Biomedical engineers at Duke University developed a “heart patch” to cover and repair heart tissue damaged by heart attacks that’s just as strong and active as real tissue.
The study surrounding the advancement, published in Nature Communications, details how this new patch is an enormous step forward in repairing dead heart muscle.
“Right now, virtually all existing therapies are aimed at reducing the symptoms from the damage that’s already been done to the heart, but no approaches have been able to replace the muscle that’s lost, because once it’s dead, it does not grow back on its own,” they study’s lead author, Ilya Shadrin told the Duke University Pratt School of Engineering. “This is a way that we could replace lost muscle with tissue made outside the body.”
After a heart attack, the damaged parts of the heart tissue die and do not regenerate. Instead, the heart develops scar tissue that cannot transport electrical signals – essential for proper beats – like a healthy heart does. With scar tissue, a person typically suffers from heart failure and other deadly complications. Over 12 million people worldwide experience these side effects.

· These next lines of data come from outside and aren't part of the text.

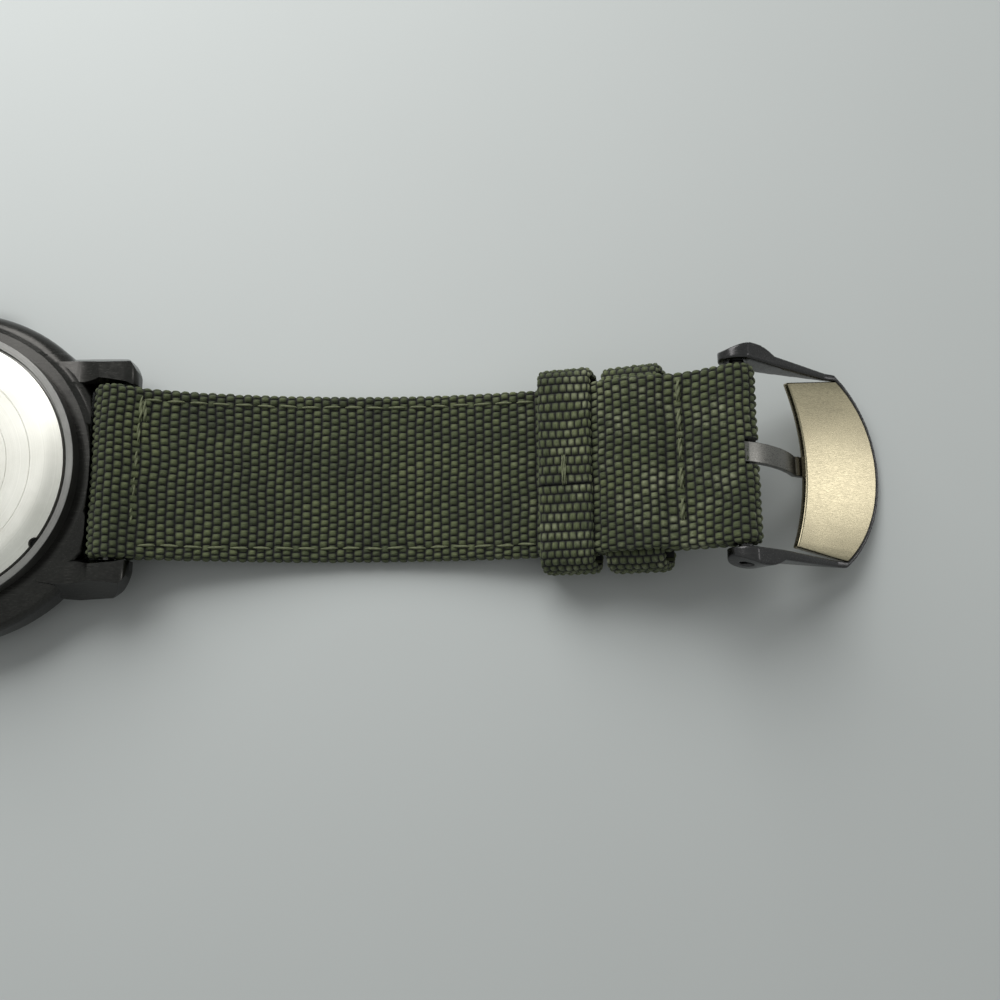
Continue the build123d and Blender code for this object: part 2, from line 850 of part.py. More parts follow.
# Stem from the crown into the movement, and the clutch that it slides in
clutch_square = stem_radius * sqrt(2) - 2 * running_gap
with BuildPart() as stem:
    with BuildSketch(crosswise(stem_end + clutch_length + crown_pull)):
        Circle(stem_radius)
    extrude(amount=crown_start + crown_length - crown_wall - stem_end - clutch_length - crown_pull)
    with BuildSketch(crosswise(stem_end)):
        Rectangle(clutch_square, clutch_square)
    extrude(amount=clutch_length + crown_pull)
keep(stem, "stem")
with BuildPart() as clutch:
    with BuildSketch(crosswise(stem_end)):
        Circle(clutch_radius)
        with PolarLocations(clutch_radius, minute_pinion_teeth):
            Rectangle(2 * running_gap, clutch_radius * clutch_groove_share, mode=Mode.SUBTRACT)
        Rectangle(clutch_square + 2 * running_gap, clutch_square + 2 * running_gap, mode=Mode.SUBTRACT)
    extrude(amount=clutch_length)
keep(clutch, "clutch_pinion")


def bar_plane(side, distance):
    """A plane square to a lug bar, at a distance along it."""
    return Plane(origin=(side * bar_reach, distance, bar_height), x_dir=(1, 0, 0), z_dir=(0, 1, 0))


# Spring bars: tubes with a lip at each end, and the pins that spring out of them
bar_names = {1: "buckle_side", -1: "tail_side"}
for side, bar_name in bar_names.items():
    with BuildPart() as bar_tube:
        with BuildSketch(bar_plane(side, 0)):
            Circle(bar_radius)
            Circle(pin_radius + running_gap, mode=Mode.SUBTRACT)
        extrude(amount=bar_length / 2, both=True)
        with BuildSketch(bar_plane(side, 0)):
            Circle(bar_bore)
        extrude(amount=bar_length / 2 - bar_lip, both=True, mode=Mode.SUBTRACT)
    keep(bar_tube, f"{bar_name}_bar_tube")
    for end, end_name in ((1, "crown"), (-1, "plain")):
        collar_start = end * (bar_length / 2 - bar_lip - collar_length)
        with BuildPart() as pin:
            with BuildSketch(bar_plane(side, collar_start)):
                Circle(collar_radius)
            extrude(amount=end * collar_length)
            with BuildSketch(bar_plane(side, collar_start)):
                Circle(pin_radius)
            extrude(amount=end * (collar_length + bar_lip + lug_inside - bar_length / 2 + pin_reach))
        keep(pin, f"{bar_name}_{end_name}_pin")

spring_half = bar_length / 2 - bar_lip - collar_length - pin_travel - running_gap
with BuildPart() as bar_springs:
    for side in bar_names:
        with BuildSketch(bar_plane(side, 0)):
            Circle(spring_radius)
            Circle(spring_radius - spring_wall, mode=Mode.SUBTRACT)
        extrude(amount=spring_half, both=True)
keep(bar_springs, "bar_springs")


class Bend:
    """The arc that half of the strap lies along, from its lug bar outwards."""

    def __init__(self, side, radius):
        self.side = side
        self.radius = radius
        middle = radius - layer
        self.centre_x = bar_reach + sqrt(middle ** 2 - (radius - bar_height) ** 2)
        self.bar_angle = -degrees(asin((self.centre_x - bar_reach) / middle))

    def angle_at(self, reach, depth=0):
        """The arc's angle at a distance from the watch's middle, this deep in the strap."""
        return degrees(asin((reach - self.centre_x) / (self.radius - depth)))

    def point(self, depth, angle):
        """The side view's point this deep in the strap, as (x, z)."""
        arm = self.radius - depth
        reach = self.centre_x + arm * sin(radians(angle))
        return (self.side * reach, self.radius - arm * cos(radians(angle)))

    def plane(self, depth, angle):
        """A plane on the strap, x along it, y across it and z towards the wrist."""
        x, z = self.point(depth, angle)
        lean = radians(angle)
        return Plane(origin=(x, 0, z), x_dir=(self.side * cos(lean), 0, sin(lean)),
                     z_dir=(-self.side * sin(lean), 0, cos(lean)))

    def section(self, angle):
        """A plane that cuts the strap square, with y pointing away from the wrist side."""
        lean = radians(angle)
        return Plane(origin=(self.side * self.centre_x, 0, self.radius), x_dir=(0, 1, 0),
                     z_dir=(self.side * cos(lean), 0, sin(lean)))

    def axis(self):
        """The axis that things slide round along the strap, towards its end."""
        return Axis((self.side * self.centre_x, 0, self.radius), (0, -self.side, 0))


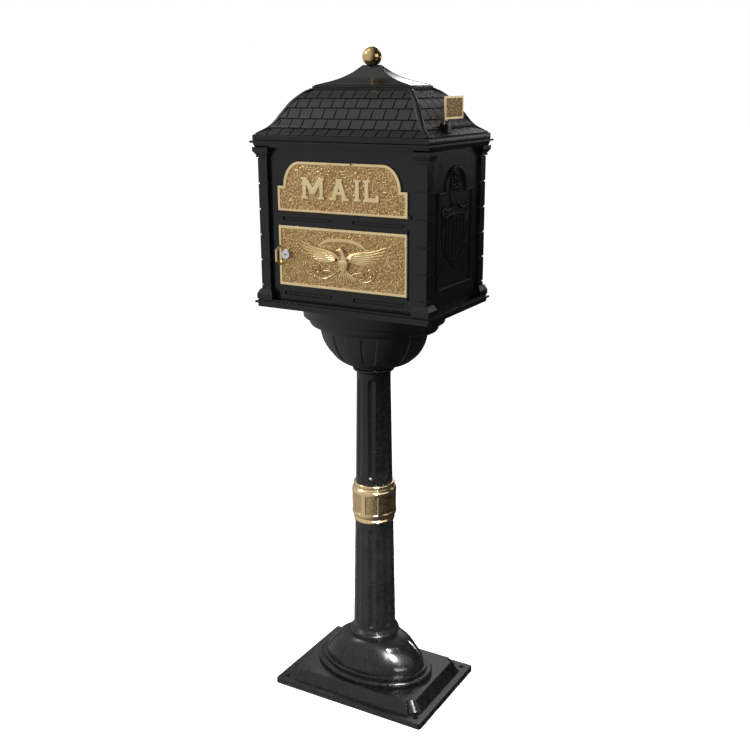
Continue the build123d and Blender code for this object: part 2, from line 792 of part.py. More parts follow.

After a heart attack, the effected parts of the heart tissue die and do not regenerate. Instead, the heart develops scar tissue that cannot transport electrical signals like a healthy heart does.
The patch, in theory, would cover the dead muscle and provide a bridge for electrical signals to travel for a long, extended period of time. It also discharges enzymes that promote the recovery of damaged parts of the heart that didn’t die after a heart attack.
It’s made up of human stem cells derived from embryos and others that were induced into their pluripotent — able to become any cell from any part of the body — state. These stem cells grew cardiomyocyte cells, responsible for the muscle contraction that makes the heart beat; fibroblasts, the framework of the heart tissue; and endothelial and smooth muscle cells, those that create blood vessels. All of the cells are “rocked and swayed” into specific spots onto a jelly-like substance where they grow into the functioning patch.
The patch, in theory, would cover the dead muscle and provide a bridge for electrical signals to travel for a long, extended period of time.
“It turns out that rocking the samples to bathe and splash them to improve nutrient delivery is extremely important,” Shadrin said. “We obtained three-to-five times better results with the rocking cultures compared to our static samples.”
The patches are currently an appropriate size to be tested on rats, a human-sized patch would require a bigger, thicker version that’s fully vascularized – something that provides a tissue with blood vessels.
“We are actively working on that, as are others, but for now, we are thrilled to have the ‘size matters’ part figured out,” Shadrin’s advisor Nenad Bursac said.